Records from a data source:

_ _ _ _

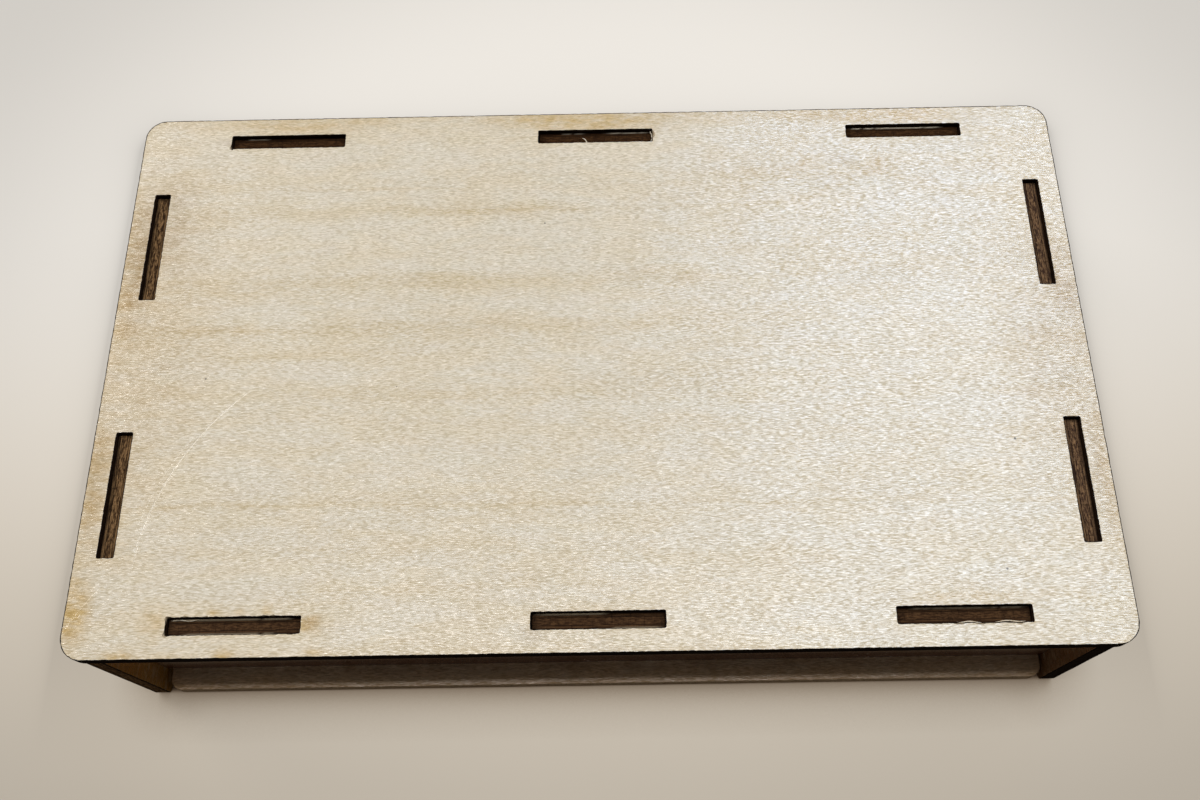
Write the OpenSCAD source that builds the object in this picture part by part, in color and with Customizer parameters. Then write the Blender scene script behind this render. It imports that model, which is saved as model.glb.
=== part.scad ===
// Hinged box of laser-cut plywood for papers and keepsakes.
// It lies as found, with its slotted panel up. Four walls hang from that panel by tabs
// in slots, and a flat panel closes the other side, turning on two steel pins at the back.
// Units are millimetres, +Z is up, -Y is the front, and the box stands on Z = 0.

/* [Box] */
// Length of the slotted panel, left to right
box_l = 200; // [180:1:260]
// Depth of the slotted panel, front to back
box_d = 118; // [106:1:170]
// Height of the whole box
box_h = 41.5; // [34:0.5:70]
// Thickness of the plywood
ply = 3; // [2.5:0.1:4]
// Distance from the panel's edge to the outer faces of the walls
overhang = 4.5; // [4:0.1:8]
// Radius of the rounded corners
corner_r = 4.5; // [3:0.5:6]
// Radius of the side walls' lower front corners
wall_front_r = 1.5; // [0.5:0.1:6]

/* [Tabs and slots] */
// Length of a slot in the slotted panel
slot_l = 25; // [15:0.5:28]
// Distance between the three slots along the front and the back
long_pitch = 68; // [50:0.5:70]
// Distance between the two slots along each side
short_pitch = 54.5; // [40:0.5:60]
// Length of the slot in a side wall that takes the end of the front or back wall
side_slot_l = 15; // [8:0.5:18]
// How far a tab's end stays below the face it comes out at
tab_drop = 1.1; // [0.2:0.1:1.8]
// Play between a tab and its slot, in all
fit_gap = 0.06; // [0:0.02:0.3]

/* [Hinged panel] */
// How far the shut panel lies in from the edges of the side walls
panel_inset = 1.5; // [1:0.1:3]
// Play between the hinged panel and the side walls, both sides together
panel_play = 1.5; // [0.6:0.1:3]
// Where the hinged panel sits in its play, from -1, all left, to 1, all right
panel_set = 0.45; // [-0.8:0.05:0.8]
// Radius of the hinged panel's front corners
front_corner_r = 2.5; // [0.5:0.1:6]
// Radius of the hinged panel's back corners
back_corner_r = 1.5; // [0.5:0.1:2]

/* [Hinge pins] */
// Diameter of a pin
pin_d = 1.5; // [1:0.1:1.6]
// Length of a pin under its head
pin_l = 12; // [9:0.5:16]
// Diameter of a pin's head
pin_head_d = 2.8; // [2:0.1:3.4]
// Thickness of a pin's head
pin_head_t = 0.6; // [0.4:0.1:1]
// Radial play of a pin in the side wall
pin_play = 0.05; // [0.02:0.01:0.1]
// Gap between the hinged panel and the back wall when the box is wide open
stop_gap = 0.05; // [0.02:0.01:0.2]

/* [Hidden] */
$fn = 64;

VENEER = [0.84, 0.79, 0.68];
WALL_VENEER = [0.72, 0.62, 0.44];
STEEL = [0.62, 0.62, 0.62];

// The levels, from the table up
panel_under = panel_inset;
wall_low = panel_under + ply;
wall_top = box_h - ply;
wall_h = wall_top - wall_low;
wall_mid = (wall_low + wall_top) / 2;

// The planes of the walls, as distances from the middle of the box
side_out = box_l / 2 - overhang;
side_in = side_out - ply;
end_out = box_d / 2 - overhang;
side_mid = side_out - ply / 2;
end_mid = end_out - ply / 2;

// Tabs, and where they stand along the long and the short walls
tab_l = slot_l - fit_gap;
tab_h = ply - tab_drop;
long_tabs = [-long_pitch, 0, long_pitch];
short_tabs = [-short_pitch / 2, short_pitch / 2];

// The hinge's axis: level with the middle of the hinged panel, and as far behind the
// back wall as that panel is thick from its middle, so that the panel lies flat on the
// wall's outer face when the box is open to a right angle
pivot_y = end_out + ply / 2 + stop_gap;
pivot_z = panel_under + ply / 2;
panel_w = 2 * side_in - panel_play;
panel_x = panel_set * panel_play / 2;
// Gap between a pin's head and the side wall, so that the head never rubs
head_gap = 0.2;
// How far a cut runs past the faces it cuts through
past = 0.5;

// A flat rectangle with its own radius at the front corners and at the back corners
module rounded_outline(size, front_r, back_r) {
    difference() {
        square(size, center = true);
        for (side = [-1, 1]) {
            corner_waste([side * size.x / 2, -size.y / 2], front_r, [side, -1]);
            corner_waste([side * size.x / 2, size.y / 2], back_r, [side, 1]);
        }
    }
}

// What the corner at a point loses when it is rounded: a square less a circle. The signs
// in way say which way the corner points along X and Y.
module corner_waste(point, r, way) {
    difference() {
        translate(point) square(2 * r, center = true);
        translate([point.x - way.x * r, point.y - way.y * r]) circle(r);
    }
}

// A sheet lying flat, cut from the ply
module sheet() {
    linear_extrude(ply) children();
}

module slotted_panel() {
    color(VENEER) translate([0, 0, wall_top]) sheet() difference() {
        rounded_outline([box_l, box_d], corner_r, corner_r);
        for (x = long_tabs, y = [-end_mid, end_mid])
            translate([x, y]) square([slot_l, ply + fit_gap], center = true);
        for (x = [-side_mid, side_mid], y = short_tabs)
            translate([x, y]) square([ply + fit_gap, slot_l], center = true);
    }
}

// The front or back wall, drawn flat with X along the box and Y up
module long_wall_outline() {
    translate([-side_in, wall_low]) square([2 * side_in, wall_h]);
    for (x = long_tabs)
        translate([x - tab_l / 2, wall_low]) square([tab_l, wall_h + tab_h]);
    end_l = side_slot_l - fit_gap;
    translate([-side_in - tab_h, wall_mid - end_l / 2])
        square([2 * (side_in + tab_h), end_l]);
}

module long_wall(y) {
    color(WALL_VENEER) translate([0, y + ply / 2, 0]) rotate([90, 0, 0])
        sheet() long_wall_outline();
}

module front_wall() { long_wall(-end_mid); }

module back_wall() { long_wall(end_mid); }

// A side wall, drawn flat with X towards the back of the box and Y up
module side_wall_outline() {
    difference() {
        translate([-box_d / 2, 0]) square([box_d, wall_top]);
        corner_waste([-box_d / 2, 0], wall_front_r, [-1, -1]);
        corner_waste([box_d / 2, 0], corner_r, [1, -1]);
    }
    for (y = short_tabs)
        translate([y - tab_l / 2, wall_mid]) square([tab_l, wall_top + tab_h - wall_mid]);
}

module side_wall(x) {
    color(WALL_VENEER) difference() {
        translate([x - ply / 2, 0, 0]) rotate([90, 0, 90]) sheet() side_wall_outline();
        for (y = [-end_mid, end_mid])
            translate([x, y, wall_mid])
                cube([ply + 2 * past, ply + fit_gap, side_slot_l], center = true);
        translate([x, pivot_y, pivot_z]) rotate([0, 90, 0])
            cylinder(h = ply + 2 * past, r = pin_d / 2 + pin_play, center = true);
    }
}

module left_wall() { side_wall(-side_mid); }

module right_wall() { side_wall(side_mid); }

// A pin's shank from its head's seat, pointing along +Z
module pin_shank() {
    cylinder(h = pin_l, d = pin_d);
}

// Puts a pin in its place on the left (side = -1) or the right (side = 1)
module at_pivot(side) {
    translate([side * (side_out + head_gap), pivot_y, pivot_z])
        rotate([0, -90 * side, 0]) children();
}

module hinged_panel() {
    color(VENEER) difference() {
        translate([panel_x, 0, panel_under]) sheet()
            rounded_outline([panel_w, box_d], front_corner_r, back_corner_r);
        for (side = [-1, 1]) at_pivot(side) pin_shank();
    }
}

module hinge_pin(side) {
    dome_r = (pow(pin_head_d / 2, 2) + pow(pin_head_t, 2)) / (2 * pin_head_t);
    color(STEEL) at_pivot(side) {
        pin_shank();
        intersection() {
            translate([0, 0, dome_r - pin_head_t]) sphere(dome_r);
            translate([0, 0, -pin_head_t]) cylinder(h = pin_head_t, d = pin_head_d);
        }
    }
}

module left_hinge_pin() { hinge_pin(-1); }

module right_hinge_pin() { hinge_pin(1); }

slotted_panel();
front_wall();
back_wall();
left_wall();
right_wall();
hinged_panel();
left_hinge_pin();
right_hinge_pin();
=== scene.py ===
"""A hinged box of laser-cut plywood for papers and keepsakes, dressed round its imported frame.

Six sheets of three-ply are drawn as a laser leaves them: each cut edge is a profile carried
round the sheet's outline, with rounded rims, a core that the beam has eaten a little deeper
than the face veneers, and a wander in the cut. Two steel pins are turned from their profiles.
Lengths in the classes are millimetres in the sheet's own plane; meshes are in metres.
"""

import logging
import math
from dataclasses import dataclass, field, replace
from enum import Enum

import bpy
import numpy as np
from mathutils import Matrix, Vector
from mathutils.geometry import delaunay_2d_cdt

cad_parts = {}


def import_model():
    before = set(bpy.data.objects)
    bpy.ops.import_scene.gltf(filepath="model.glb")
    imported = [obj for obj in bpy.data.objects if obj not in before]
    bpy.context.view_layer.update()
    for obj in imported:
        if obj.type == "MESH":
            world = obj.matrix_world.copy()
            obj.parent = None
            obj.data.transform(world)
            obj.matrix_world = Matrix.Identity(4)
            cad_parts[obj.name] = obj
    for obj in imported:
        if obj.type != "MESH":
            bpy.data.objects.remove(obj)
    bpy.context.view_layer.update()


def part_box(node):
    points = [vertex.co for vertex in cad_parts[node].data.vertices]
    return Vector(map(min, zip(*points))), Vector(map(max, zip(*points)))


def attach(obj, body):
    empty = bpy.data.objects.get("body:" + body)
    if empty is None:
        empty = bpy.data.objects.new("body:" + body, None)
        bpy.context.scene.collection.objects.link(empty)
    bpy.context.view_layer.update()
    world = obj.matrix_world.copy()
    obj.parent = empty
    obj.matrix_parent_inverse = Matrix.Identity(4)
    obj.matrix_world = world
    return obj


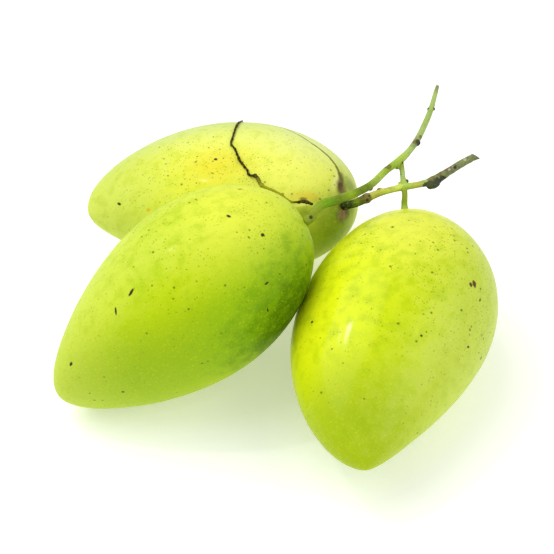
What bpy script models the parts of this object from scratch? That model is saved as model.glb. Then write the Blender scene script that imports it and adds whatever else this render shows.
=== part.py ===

_ _ _ _

Directive: From the records above, repeat exactly the lines from the one with "for (side = [-1, 1]) at_pivot(side)" through the one with "before = set(bpy.data.objects)", both included.

Problem solution:
        for (side = [-1, 1]) at_pivot(side) pin_shank();
    }
}

module hinge_pin(side) {
    dome_r = (pow(pin_head_d / 2, 2) + pow(pin_head_t, 2)) / (2 * pin_head_t);
    color(STEEL) at_pivot(side) {
        pin_shank();
        intersection() {
            translate([0, 0, dome_r - pin_head_t]) sphere(dome_r);
            translate([0, 0, -pin_head_t]) cylinder(h = pin_head_t, d = pin_head_d);
        }
    }
}

module left_hinge_pin() { hinge_pin(-1); }

module right_hinge_pin() { hinge_pin(1); }

slotted_panel();
front_wall();
back_wall();
left_wall();
right_wall();
hinged_panel();
left_hinge_pin();
right_hinge_pin();
=== scene.py ===
"""A hinged box of laser-cut plywood for papers and keepsakes, dressed round its imported frame.

Six sheets of three-ply are drawn as a laser leaves them: each cut edge is a profile carried
round the sheet's outline, with rounded rims, a core that the beam has eaten a little deeper
than the face veneers, and a wander in the cut. Two steel pins are turned from their profiles.
Lengths in the classes are millimetres in the sheet's own plane; meshes are in metres.
"""

import logging
import math
from dataclasses import dataclass, field, replace
from enum import Enum

import bpy
import numpy as np
from mathutils import Matrix, Vector
from mathutils.geometry import delaunay_2d_cdt

cad_parts = {}


def import_model():
    before = set(bpy.data.objects)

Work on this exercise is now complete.